Again, it’s usually a case of throwing people rather than tools at the problems in an effort to bring some semblance of management to enterprise networks. That means waiting for a failure to occur, then dispatching IS professionals to solve it. But it’s a formula for disaster, since there’s never enough people. IS departments continually feel the pinch of operational budget restraint and the fact that it’s always difficult to find and, more importantly, retain highly skilled IS professionals.

“Most people are looking to do more with their network with less people…and companies aren’t in a position to bring more people at the problem,” Pettite said. He explained that among the biggest challenges for most IS departments is aligning IT resources with business need. So, for example, companies often struggle with the challenge of ensuring enterprise networks enable the processes and solutions that help a business achieve its goals. And, given the increasing shortage of people, reduction in budgets and lack of understanding of tools that are available, the challenge and frustration increases.

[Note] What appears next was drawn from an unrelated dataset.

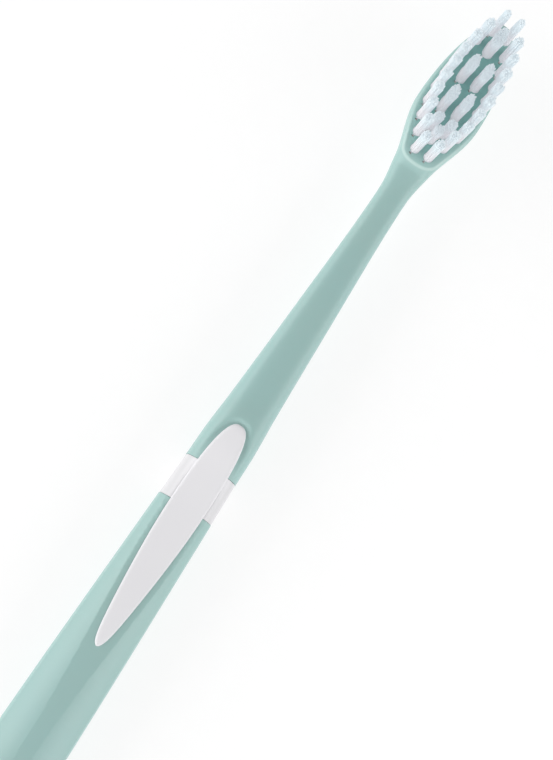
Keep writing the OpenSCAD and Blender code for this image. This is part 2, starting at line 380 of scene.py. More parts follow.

There’s no standard approach taken when it comes to how most businesses manage networks, according to Pettite. He observed that there’s a wide variance in the level of effort and investment expended by IS departments to manage enterprise communication systems. Pettite likens this disparate approach toward network management to how people might care for their automobiles.

“Everybody takes care of their car in a different way,” he said. “It’s completely random and totally variant. One car owner might do required oil changes and standard maintenance, while another doesn’t. “

Some companies might not have any network management systems and tools in place and their networks may run with few problems. Similarly others that expend a great deal of effort on management and may have similar levels of reliability, but the difference is they are prepared to deal with problems when they occur. The value of network management is having the ability to react by keeping networks up and available, by identifying problems and resolving these as quickly as possibly.

Better than ever

The greatest contribution to enterprise network performance, reliability and availability during the past 10 years has more to do with technological advancements made in network equipment, than from any other activity. The routers, switches and other enterprise network equipment devices built today are technologically better than ever as is the reliability of data communication networks within enterprises.

“Network infrastructure components are definitely more reliable than in the past – much more reliable and stable,” Pettite said. In fact, technological advancements made in high-end network infrastructure equipment quickly translate into functional features of low-end gear.

Much of today’s network gear features built-in function such as redundancy, failover and load balancing, and is counted upon by many IS departments as a primary means of enhancing performance and maintaining availability of the enterprise network.

Simplification, through the disappearance of multiprotocol traffic on many enterprise networks, has also significantly increased network stability and performance. Where once existed IPX, DECnet, Appletalk, SNA, VTP, ArcNet and a plethora of other unique and proprietary network traffic types, most now look to standardize on versatile IP for all enterprise communications. Gone also, for the most part, is shared Ethernet and technologies such as token-ring and FDDI, to be replace by switched Ethernet technologies ranging from 10Mbps to beyond 1Gbps speeds.

Protocol reduction helps simplify network topologies and makes it much easier to perform fault isolation, according to Pettite.

“Fault isolation used to be a much bigger deal, with more protocols on the network and it made for weird things happening,” Pettite said. He explained that in the days of multiprotocol networks, it was difficult to isolate faults. In addition, software-based network hardware would often appear to fail, making the process of locating these problems extremely difficult.

“Today, everything is point-to-point, whereas previously networks were based on shared (technologies). Protocols typically used today are IP or IPX and a bit of Appletalk,” he said. “Fault isolation is still a big deal, but networks fail more predictably. It is easier to isolate a failure. Network topology is much more sound.” For example, user-to-service mapping, the ability to identify through a monitoring system which network resources and services are available and/or are being utilized by a specific user, stays available even though devices may fail, Pettite added.